<<<<

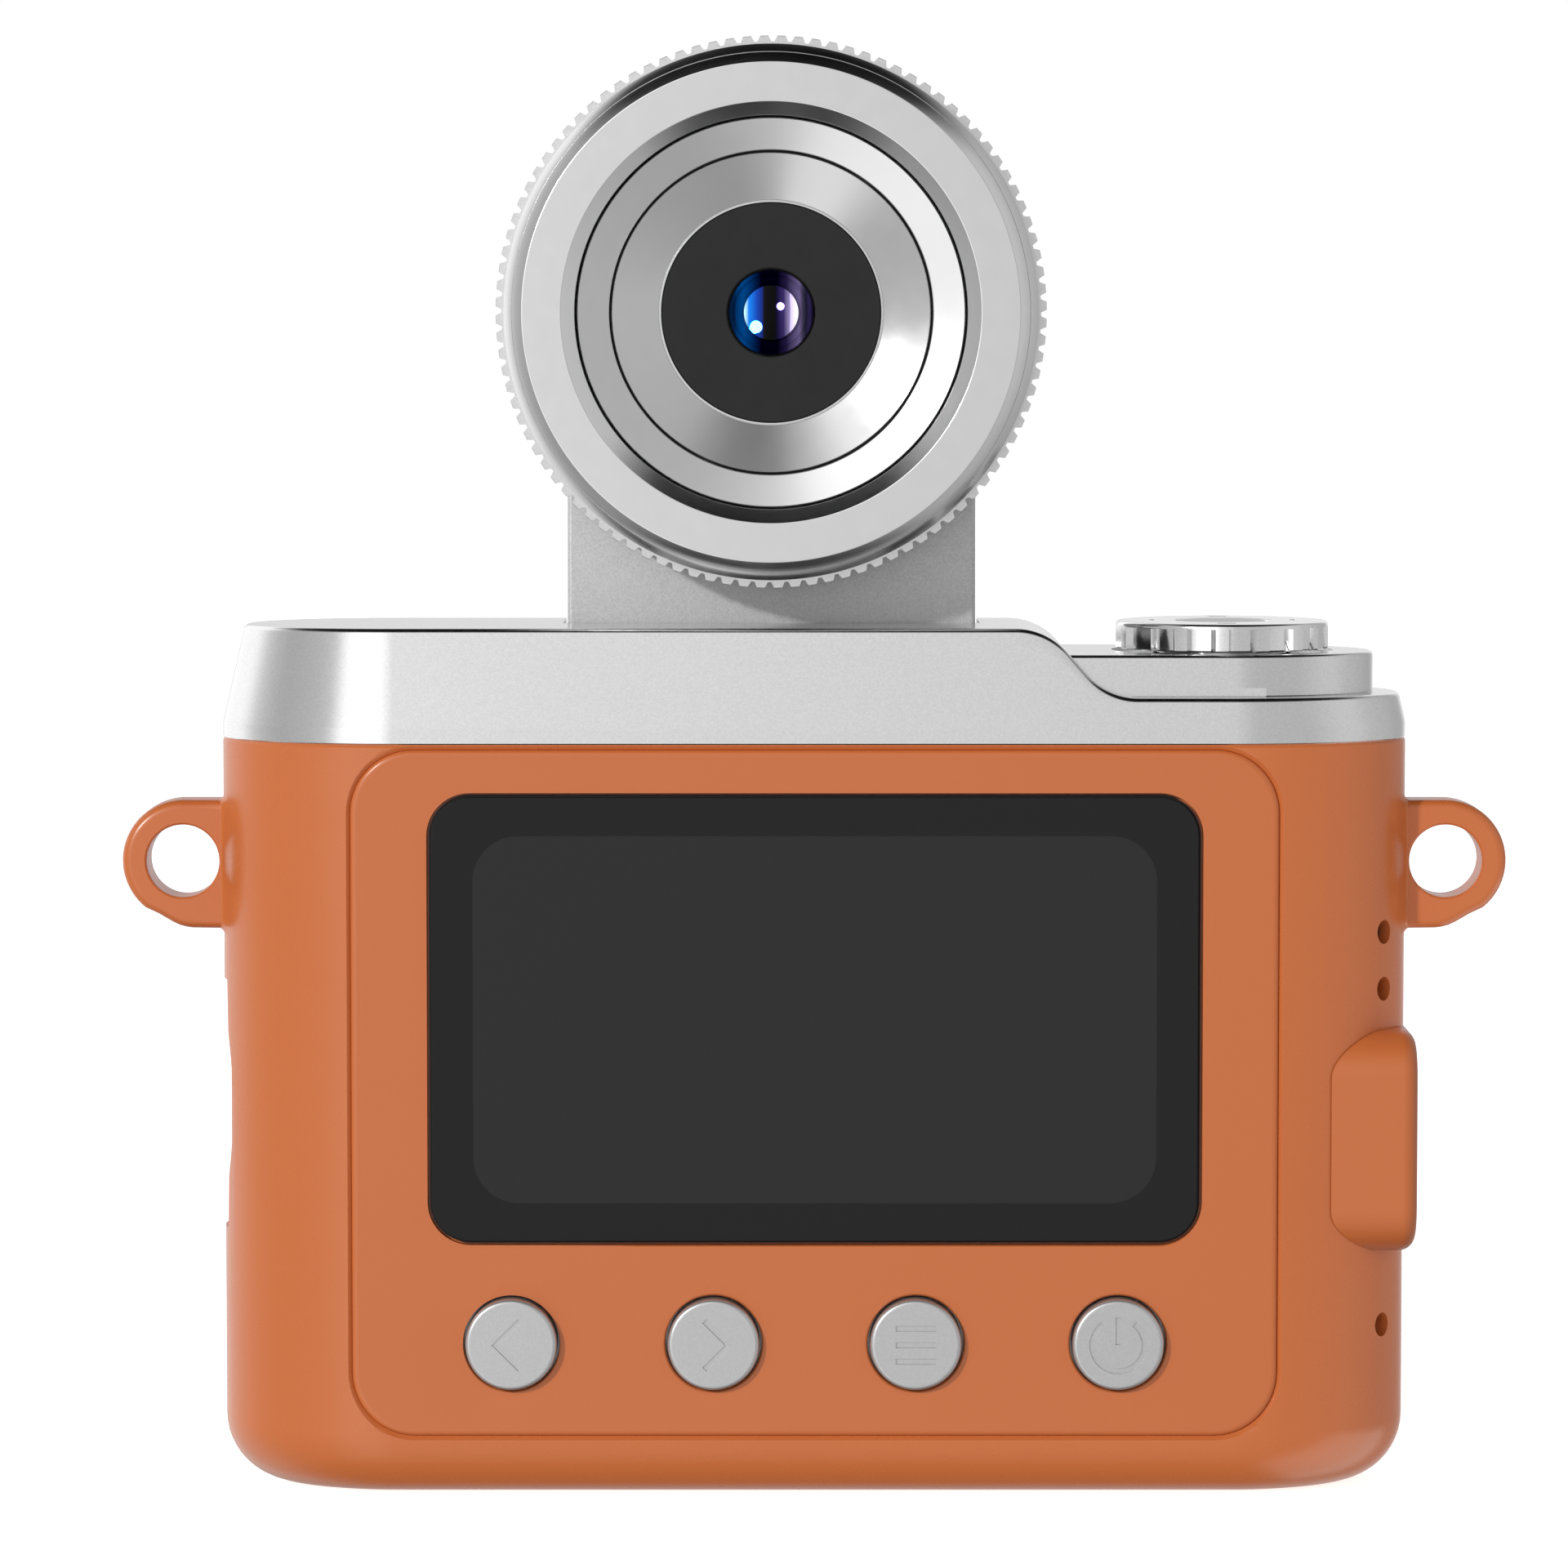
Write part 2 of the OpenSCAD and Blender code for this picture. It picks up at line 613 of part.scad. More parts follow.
module outer_trim_ring() color(SILVER) turned([[outer_ring_in, carrier_h], [outer_ring_r, carrier_h],
  [outer_ring_r, barrel_h - 1.4], [outer_ring_in, barrel_h - 2.15]]);
module inner_trim_ring() color(SILVER) turned([[inner_ring_in, carrier_h], [inner_ring_r, carrier_h],
  [inner_ring_r, barrel_h - 2.45], [inner_ring_in, barrel_h - 4.25]]);
module trim_carrier() color(DARK) turned([[3.6, 6], [15.2, 6], [15.2, carrier_h], [3.6, carrier_h]]);
module lens_mask() color("#303030") turned([[3.45, carrier_h], [mask_r, carrier_h],
  [mask_r, mask_h], [3.45, mask_h]]);

// Outline of the grip ring: trapezoid teeth with narrow gaps
module grip_outline() polygon([for (i = [0:grip_teeth - 1], s = [[0, 0], [0.14, 1], [0.66, 1], [0.8, 0]])
  let (a = 360 * (i + s[0]) / grip_teeth, r = grip_r - 0.45 * (1 - s[1])) r * [cos(a), sin(a)]]);
module focus_ring() color(SILVER) on_lens(flange_h + flange_t + 0.1) difference() {
  linear_extrude(track_h - flange_h - flange_t - 0.2) grip_outline();
  translate([0, 0, -1]) cylinder(r = track_r + slide_gap, h = 10);
}

module lens_cell() color(DARK) turned([[3, -1.5], [cell_r, -1.5], [cell_r, 5.6], [3.3, 5.6], [3.3, 3.5],
  [2.6, 3.5], [2.6, 0.5], [3, 0.5]]);
module front_lens() color("#10142a") turned(concat([[0, 3.5], [3.3, 3.5], [3.3, 7.1]],
  arc(0, -0.1, 7.92, 65.4, 90)));
module rear_lens() color("#10142a") turned([[0, -1.2], [3, -1.2], [3, 0.5], [0, 0.5]]);

body_shell();
rear_cover();
top_cover();
dial_deck();
screen_glass();
display_panel();
display_gasket();
key_board();
main_board();
board_screws();
battery();
battery_pad();
speaker();
microphone();
status_light();
reset_switch();
port_board();
usb_port();
card_socket();
tripod_insert();
dial_encoder();
shutter_switch();
hinge_bushes();
friction_washers();
hinge_pins();
hinge_clips();
arm_shell();
arm_cover();
arm_screws();
lens_barrel();
front_bezel();
outer_trim_ring();
inner_trim_ring();
trim_carrier();
lens_mask();
sensor_board();
image_sensor();
lens_flex();
focus_ring();
lens_cell();
front_lens();
rear_lens();
mode_dial();
shutter_button();
previous_button();
next_button();
menu_button();
power_button();
memory_card();
port_cover();
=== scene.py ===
"""Looks of the flip-lens camera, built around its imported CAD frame.

Lengths in the shape code are millimetres; mesh_piece() turns them into metres.
"""
import json
import math

import bmesh
import bpy
from mathutils import Matrix, Vector


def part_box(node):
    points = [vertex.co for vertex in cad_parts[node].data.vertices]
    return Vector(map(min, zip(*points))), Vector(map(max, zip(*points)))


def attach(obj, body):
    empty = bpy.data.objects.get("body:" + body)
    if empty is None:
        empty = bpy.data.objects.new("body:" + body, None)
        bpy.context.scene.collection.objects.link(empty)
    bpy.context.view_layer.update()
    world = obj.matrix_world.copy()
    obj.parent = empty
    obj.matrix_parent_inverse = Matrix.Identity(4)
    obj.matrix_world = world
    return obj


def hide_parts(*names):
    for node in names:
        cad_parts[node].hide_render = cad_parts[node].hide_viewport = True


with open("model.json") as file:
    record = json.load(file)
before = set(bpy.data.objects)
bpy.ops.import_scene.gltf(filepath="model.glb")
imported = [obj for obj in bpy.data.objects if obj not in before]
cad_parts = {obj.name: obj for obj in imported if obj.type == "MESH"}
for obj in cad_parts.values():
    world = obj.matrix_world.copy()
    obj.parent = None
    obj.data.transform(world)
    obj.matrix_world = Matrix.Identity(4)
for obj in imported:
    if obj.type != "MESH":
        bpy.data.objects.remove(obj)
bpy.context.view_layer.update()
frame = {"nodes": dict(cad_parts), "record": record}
scene = bpy.context.scene

MM = 0.001
TAU = 2 * math.pi


def size_of(node):
    """Lowest and highest corner of a CAD node, in millimetres."""
    low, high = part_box(node)
    return Vector(low) / MM, Vector(high) / MM


# ---- sizes from the frame

top_lo, top_hi = size_of("top_cover")
HALF_W, HALF_D = top_hi.x, top_hi.y
SEAM_Z, TOP_Z = top_lo.z, top_hi.z
END_LEN = 14.1
FLAT_X = HALF_W - END_LEN
BOTTOM_R = 5.3
WALL = 2.0
EDGE_R = 0.38
LIP_Z = SEAM_Z + 1.3
TAPER = 1.8
ROOF_T = 1.6
DECK_INSET = 2.6
SHOULDER_Z, DECK_Z = (corner.z for corner in size_of("dial_deck"))

arm_lo, arm_hi = size_of("arm_shell")
cover_lo, cover_hi = size_of("arm_cover")
ARM_W, ARM_T = arm_hi.x - arm_lo.x, cover_hi.y
ARM_TOP = arm_hi.z
ARM_EDGE = 0.35
HINGE_Z = arm_lo.z + ARM_T / 2
SLOT_GAP = 0.35
SLOT_X0, SLOT_X1 = arm_lo.x - SLOT_GAP, arm_hi.x + SLOT_GAP
SLOT_Z = 2 * HINGE_Z - ARM_TOP - 0.5
CHEEK = 1.2
PAST_BODY = 30

grip_lo, grip_hi = size_of("focus_ring")
LENS_X = (grip_lo.x + grip_hi.x) / 2
LENS_Z = (grip_lo.z + grip_hi.z) / 2
LENS_MIDDLE = (LENS_X * MM, 0, LENS_Z * MM)
GRIP_R = (grip_hi.x - grip_lo.x) / 2
GRIP_TEETH = 100
BEZEL_PROUD = 0.03
BARREL_H = -size_of("front_bezel")[0].y - BEZEL_PROUD

dial_lo, dial_hi = size_of("mode_dial")
DIAL_X = (dial_lo.x + dial_hi.x) / 2
DIAL_R = (dial_hi.x - dial_lo.x) / 2
DIAL_TOP = dial_hi.z
DIAL_BASE = DECK_Z + 0.15
DIAL_FOOT = SEAM_Z + 1.75
NOTCHES = 16
SHUTTER_R = size_of("shutter_button")[1].x - DIAL_X

panel_lo, panel_hi = size_of("rear_cover")
glass_lo, glass_hi = size_of("screen_glass")
SCREEN_Z = (glass_lo.z + glass_hi.z) / 2
BUTTONS = ("previous", "next", "menu", "power")

TRIPOD_X = -20
SPEAKER_X, SPEAKER_Z = 29, 45
SIDE_HOLES_Y, SIDE_HOLES_Z = -6, (44.3, 39.8, 13.1)
CARD_Z = 30.3
PORT_BEAD = (41.1, 9.4)


# ---- mesh helpers

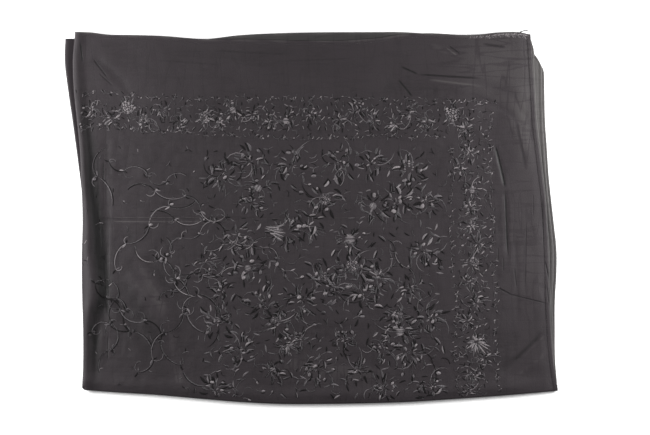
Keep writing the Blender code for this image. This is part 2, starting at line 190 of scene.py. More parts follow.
# Swell beside the left fold: y, distance of its crest from the fold, half width, height.
FOLD_CREST = np.array([
    (-262, 6, 6.5, 2.4),
    (-205, 6, 6, 2.8),
    (-155, 8, 7.5, 3.4),
    (-110, 16, 12, 4.4),
    (-50, 11, 10, 4.4),
    (10, 8, 7.5, 4),
    (55, 6, 6, 3.6),
    (120, 6, 6, 3.6),
    (190, 7, 8, 3),
    (272, 6, 7, 2.8),
])

# Hollow beyond that swell: y, distance of its deepest line from the fold, half width, depth.
FOLD_HOLLOW = np.array([
    (-262, 20, 8, 0.3),
    (-200, 17, 8, 0.7),
    (-160, 17, 10, 0.7),
    (-110, 33, 9, 1.1),
    (-50, 27, 11, 1),
    (10, 20, 9, 1.1),
    (55, 15, 9, 1.1),
    (110, 16, 9, 0.9),
    (165, 12, 7, 0.4),
    (272, 12, 7, 0),
])

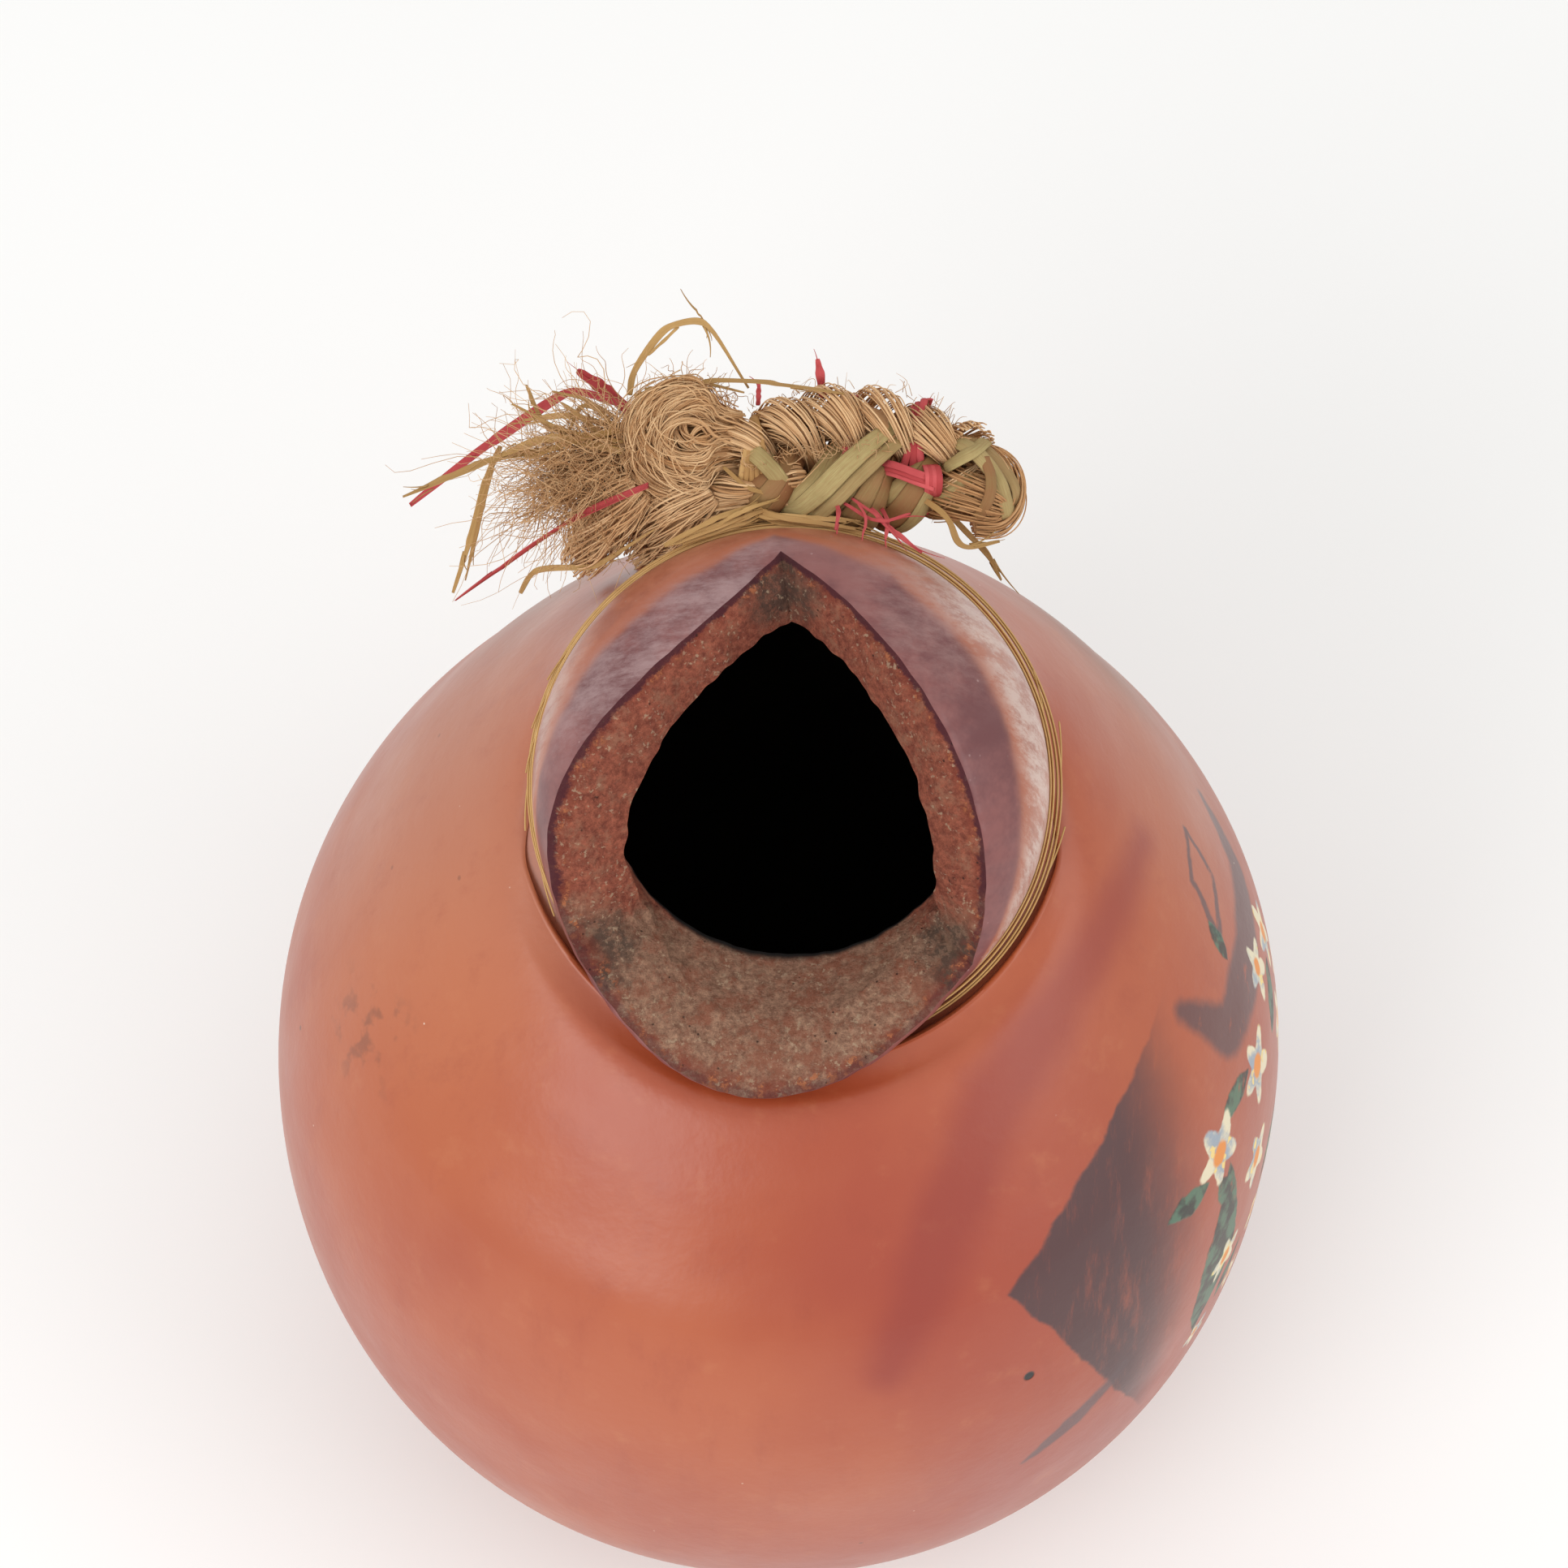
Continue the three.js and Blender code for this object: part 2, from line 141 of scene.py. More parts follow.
def globe_sections(radius, start, end, count):
    sections = []
    for latitude in np.radians(np.linspace(start, end, count)):
        across = abs(math.cos(latitude))
        up = math.sin(latitude)
        stretch = (across**FULLNESS + abs(up) ** FULLNESS) ** (-1 / FULLNESS)
        sections.append((radius * across * stretch, radius * up * stretch, 0.0))
    return sections


def shoulder_sections(globe, knots, last, count, end=1.0):
    """Sections from the globe's last one up to a share, end, of the way to the waist."""
    start = 1.0 / (len(knots) + 2)
    curve = spline([globe[-2], globe[-1], *knots, last], 200)
    picks = np.linspace(200 * start + 1, 199 * end, count).astype(int)
    return [tuple(s) for s in curve[picks]]


def waist_ring(angles, radius, height):
    radius = np.broadcast_to(radius, angles.shape)
    height = np.broadcast_to(height, angles.shape)
    return np.stack([np.cos(angles) * radius, np.sin(angles) * radius, height], 1)


def crest_ring(angles, inset, drop):
    """In front the shoulder rises to a crest outside the band, just under the lip."""
    front = np.maximum(0, -np.sin(angles))
    step = np.clip(front / 0.3, 0, 1)
    radius = WAIST_RADIUS + 1.3 + step * step * (3 - 2 * step) * CREST_OUT - inset
    height = -4.4 + (CREST_RISE - drop) * np.maximum(0, (front - 0.1) / 0.9) ** 1.2
    return from_waist(waist_ring(angles, radius, height))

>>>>

:: Aim of the task ::
Quote every line of the records above, from the first down to the one holding "0.5], [0, 0.5]]);", exactly as written.

:: Task output ::
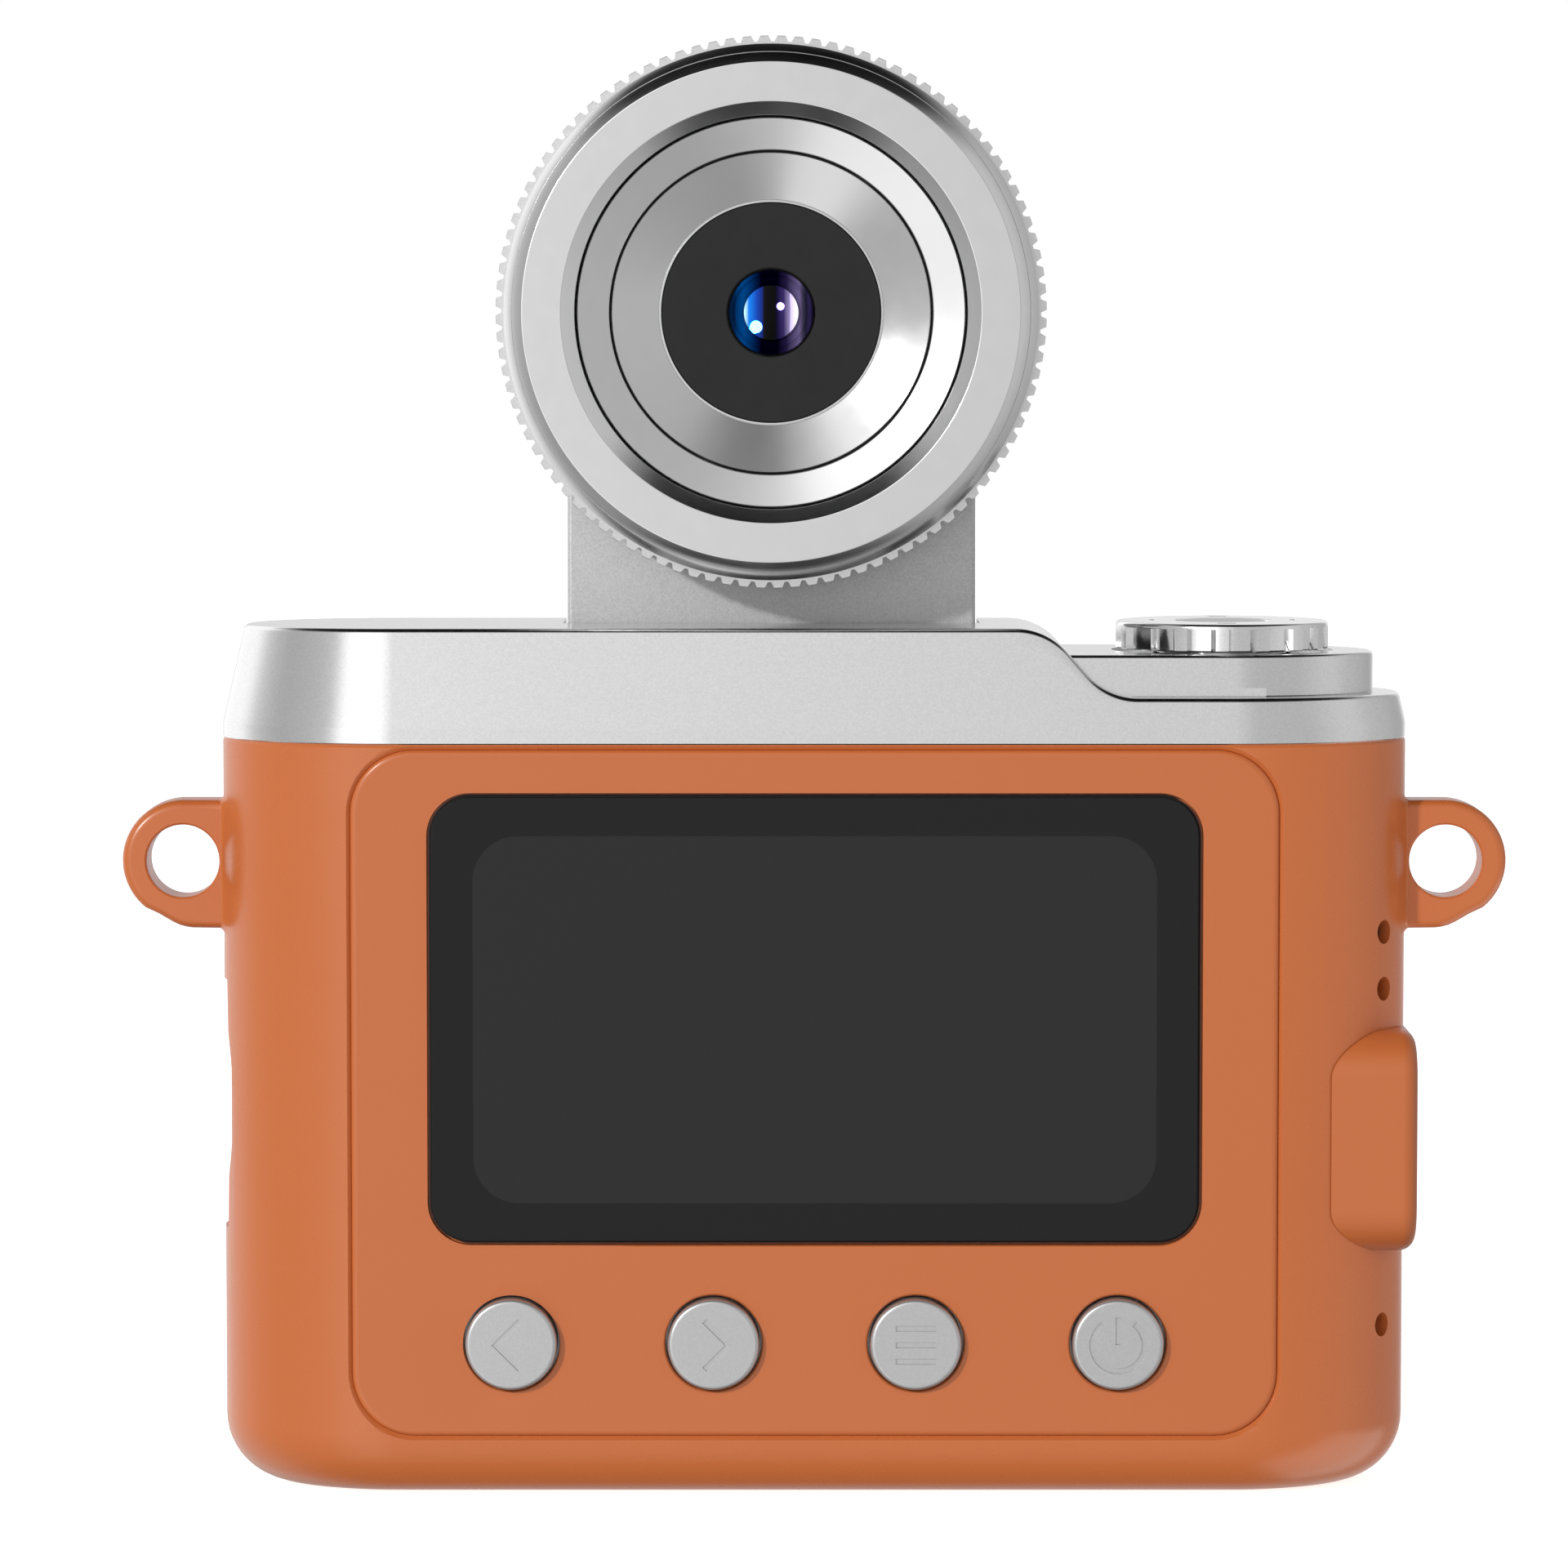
Write part 2 of the OpenSCAD and Blender code for this picture. It picks up at line 613 of part.scad. More parts follow.
module outer_trim_ring() color(SILVER) turned([[outer_ring_in, carrier_h], [outer_ring_r, carrier_h],
  [outer_ring_r, barrel_h - 1.4], [outer_ring_in, barrel_h - 2.15]]);
module inner_trim_ring() color(SILVER) turned([[inner_ring_in, carrier_h], [inner_ring_r, carrier_h],
  [inner_ring_r, barrel_h - 2.45], [inner_ring_in, barrel_h - 4.25]]);
module trim_carrier() color(DARK) turned([[3.6, 6], [15.2, 6], [15.2, carrier_h], [3.6, carrier_h]]);
module lens_mask() color("#303030") turned([[3.45, carrier_h], [mask_r, carrier_h],
  [mask_r, mask_h], [3.45, mask_h]]);

// Outline of the grip ring: trapezoid teeth with narrow gaps
module grip_outline() polygon([for (i = [0:grip_teeth - 1], s = [[0, 0], [0.14, 1], [0.66, 1], [0.8, 0]])
  let (a = 360 * (i + s[0]) / grip_teeth, r = grip_r - 0.45 * (1 - s[1])) r * [cos(a), sin(a)]]);
module focus_ring() color(SILVER) on_lens(flange_h + flange_t + 0.1) difference() {
  linear_extrude(track_h - flange_h - flange_t - 0.2) grip_outline();
  translate([0, 0, -1]) cylinder(r = track_r + slide_gap, h = 10);
}

module lens_cell() color(DARK) turned([[3, -1.5], [cell_r, -1.5], [cell_r, 5.6], [3.3, 5.6], [3.3, 3.5],
  [2.6, 3.5], [2.6, 0.5], [3, 0.5]]);
module front_lens() color("#10142a") turned(concat([[0, 3.5], [3.3, 3.5], [3.3, 7.1]],
  arc(0, -0.1, 7.92, 65.4, 90)));
module rear_lens() color("#10142a") turned([[0, -1.2], [3, -1.2], [3, 0.5], [0, 0.5]]);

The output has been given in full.